» TASK DESCRIPTION:
Lift every line from the entries that includes the word "JSON".

» EXERCISE INPUTS:
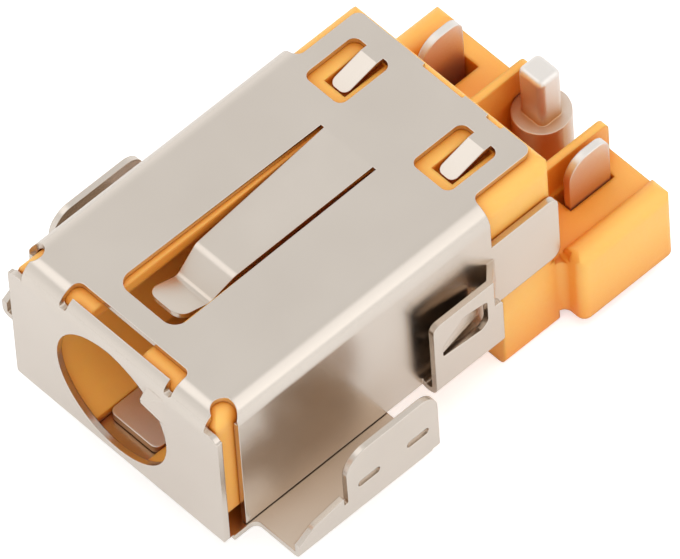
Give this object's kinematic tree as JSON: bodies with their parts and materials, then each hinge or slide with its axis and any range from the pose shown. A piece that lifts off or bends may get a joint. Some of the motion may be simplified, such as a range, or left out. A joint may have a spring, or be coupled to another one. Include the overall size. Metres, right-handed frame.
{
  "type": "dc power jack",
  "caption": "Board-mounted jack for a barrel plug: folded metal case with a spring finger, moulded housing, centre pin and upright solder terminals.",
  "frame": {"origin": "the plug's axis at the outer face of the front plate", "axes": "+X to the right seen from the plug's side, +Y from the mouth to the rear, +Z the way the solder legs point"},
  "size_m": [0.0156, 0.0223, 0.0099],
  "materials": {
    "case_metal": "satin nickel plate",
    "housing_plastic": "satin moulded",
    "contact_metal": "matt tin plate",
    "pin_metal": "plated, smooth"
  },
  "bodies": {
    "root": {"shield": "case_metal", "housing": "housing_plastic", "ground_contact": "contact_metal", "centre_pin": "pin_metal", "centre_terminal": "contact_metal"}
  },
  "joints": []
}
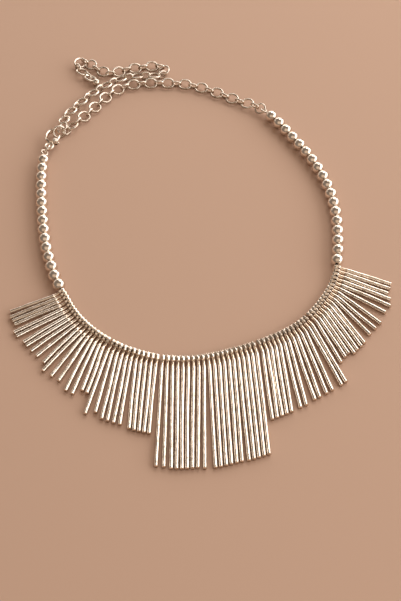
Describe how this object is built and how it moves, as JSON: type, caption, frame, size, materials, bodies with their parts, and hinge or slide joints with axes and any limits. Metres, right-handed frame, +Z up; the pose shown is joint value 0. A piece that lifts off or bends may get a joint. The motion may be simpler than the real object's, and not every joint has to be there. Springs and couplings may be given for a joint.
{
  "type": "bib necklace",
  "caption": "Bib necklace of silver-tone metal: a fringe of hammered rods in three lengths between strings of round beads, with a cable chain, lobster clasp and extender tail, lying flat.",
  "frame": {"origin": "on the surface that the necklace lies on, under the middle of its bounding box", "axes": "+X to the right and +Z up; the fringe points to -Y and the chain with the clasp lies at +Y"},
  "size_m": [0.1416, 0.2174, 0.0049],
  "materials": {
    "hammered_silver": "hammered silver-tone metal, satin, with dark warm hollows",
    "satin_silver": "smooth satin silver-tone metal",
    "aged_silver": "polished silver-tone metal, slightly aged in its hollows"
  },
  "bodies": {
    "necklace": {"clasp_ring": "aged_silver", "clasp_body": "aged_silver", "left_bead_01": "satin_silver", "left_bead_02": "satin_silver", "left_bead_03": "satin_silver", "left_bead_04": "satin_silver", "left_bead_05": "satin_silver", "left_bead_06": "satin_silver", "left_bead_07": "satin_silver", "left_bead_08": "satin_silver", "left_bead_09": "satin_silver", "left_bead_10": "satin_silver", "left_bead_11": "satin_silver", "left_bead_12": "satin_silver", "left_bead_13": "satin_silver", "left_bead_14": "satin_silver", "left_bead_15": "satin_silver", "left_bead_wire": "aged_silver", "fringe_left_short": "hammered_silver", "fringe_left_medium": "hammered_silver", "fringe_centre_long": "hammered_silver", "fringe_right_medium": "hammered_silver", "fringe_right_short": "hammered_silver", "right_bead_01": "satin_silver", "right_bead_02": "satin_silver", "right_bead_03": "satin_silver", "right_bead_04": "satin_silver", "right_bead_05": "satin_silver", "right_bead_06": "satin_silver", "right_bead_07": "satin_silver", "right_bead_08": "satin_silver", "right_bead_09": "satin_silver", "right_bead_10": "satin_silver", "right_bead_11": "satin_silver", "right_bead_12": "satin_silver", "right_bead_13": "satin_silver", "right_bead_14": "satin_silver", "right_bead_15": "satin_silver", "right_bead_16": "satin_silver", "right_bead_17": "satin_silver", "right_bead_18": "satin_silver", "right_bead_wire": "aged_silver", "chain_ring": "aged_silver", "side_chain": "aged_silver", "tail_chain": "aged_silver", "end_ball": "aged_silver"},
    "lever": {"clasp_lever": "aged_silver"}
  },
  "joints": [
    {"name": "clasp_lever_hinge", "type": "hinge", "parent": "necklace", "child": "lever", "pos_m": [-0.0601, 0.05284, 0.00245], "axis": [0, 0, 1], "range_deg": [0, 20], "stiffness_Nm_per_rad": 0.004, "springref_deg": -5.73}
  ]
}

» COMPLETED EXERCISE:
Give this object's kinematic tree as JSON: bodies with their parts and materials, then each hinge or slide with its axis and any range from the pose shown. A piece that lifts off or bends may get a joint. Some of the motion may be simplified, such as a range, or left out. A joint may have a spring, or be coupled to another one. Include the overall size. Metres, right-handed frame.
Describe how this object is built and how it moves, as JSON: type, caption, frame, size, materials, bodies with their parts, and hinge or slide joints with axes and any limits. Metres, right-handed frame, +Z up; the pose shown is joint value 0. A piece that lifts off or bends may get a joint. The motion may be simpler than the real object's, and not every joint has to be there. Springs and couplings may be given for a joint.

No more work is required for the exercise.